Ready to Travel

Ready to Travel

Sunday, August 26, 2012

The long road home

Oh my, the current adventure is over and I'm tapping my toes until the next one starts. The trip home to Ontario from Salt Spring started out on August 15th with good blogging intentions. We drove for long hours during the day and often had to get back in the car to find a place to eat after we'd checked in. I took a notebook with me on the first night to record some of our observations over the course of the day. That good intention pooched on  day 2. I consoled myself by saying I'd try and memorize new items for my blog. Fat chance when you have Menopausal Alzheimers.
We were up super-early (for me) on the 15th to catch the ferry from Fulford, Salt Spring Island to Swartz Bay, Vancouver Island. Another ferry took us from Victoria, B.C. to Port Angeles, Washington. The scenery in Washington was gorgeous and the weather was much hotter than we anticipated.In place the in-car thermometer was registering 35 degrees centigrade. We drove east from Port Angeles to the Hood Canal and then headed south and west to Seaview.
Someone with a well established sense of irony named Hood Canal. It is one of the largest fjords in North American and cuts into the state from north to south. It was odd to be so far inland and see salt marshes and tides and seabirds. We stopped along the way at Cannon Beach and Newport, old haunts that Kevin wanted to revisit. We were in Oregon 6 years ago for Devon and Debra's wedding and did the coastal highway drive with Jeff.
Washington certainly wins the award for interesting place names. I think my favourite is Dosewallips, followed closely by Lilliwaps.
Waiting for the ferry from Victoria to Port Angeles

Beside the Hood Canal


In Cannon Beach, Oregon - they love their hydrangeas in the northwest.

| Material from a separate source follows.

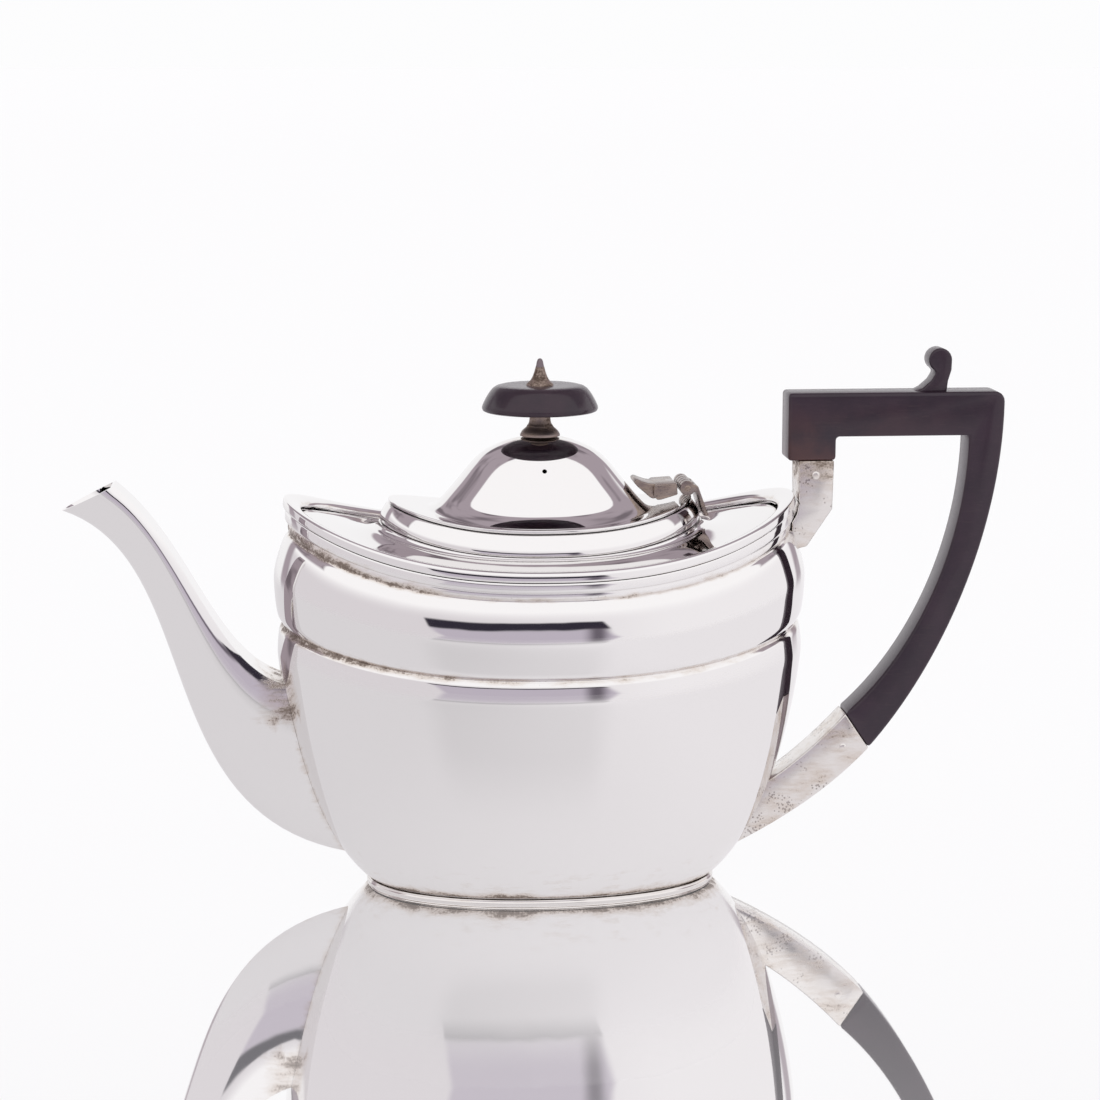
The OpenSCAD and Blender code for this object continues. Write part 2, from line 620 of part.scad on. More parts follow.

Another funky espresso coffee hut.
We also loved these funky coffee huts we saw everywhere. On our last trip, too late, we realized we should have been making a photo documentary of them. With the exception of "The Human Bean" and the Dutch Brothers Coffee the rest we saw were individually owned. All of them are these coffee huts placed on a parking lot. All of them are decorated in a really funky way. All of them are drive through only and they ONLY serve espresso. Can't just get a normal coffee. Anyway, we saw them in all the states we drove through to get home and have photos of anything we could shoot through a moving car window.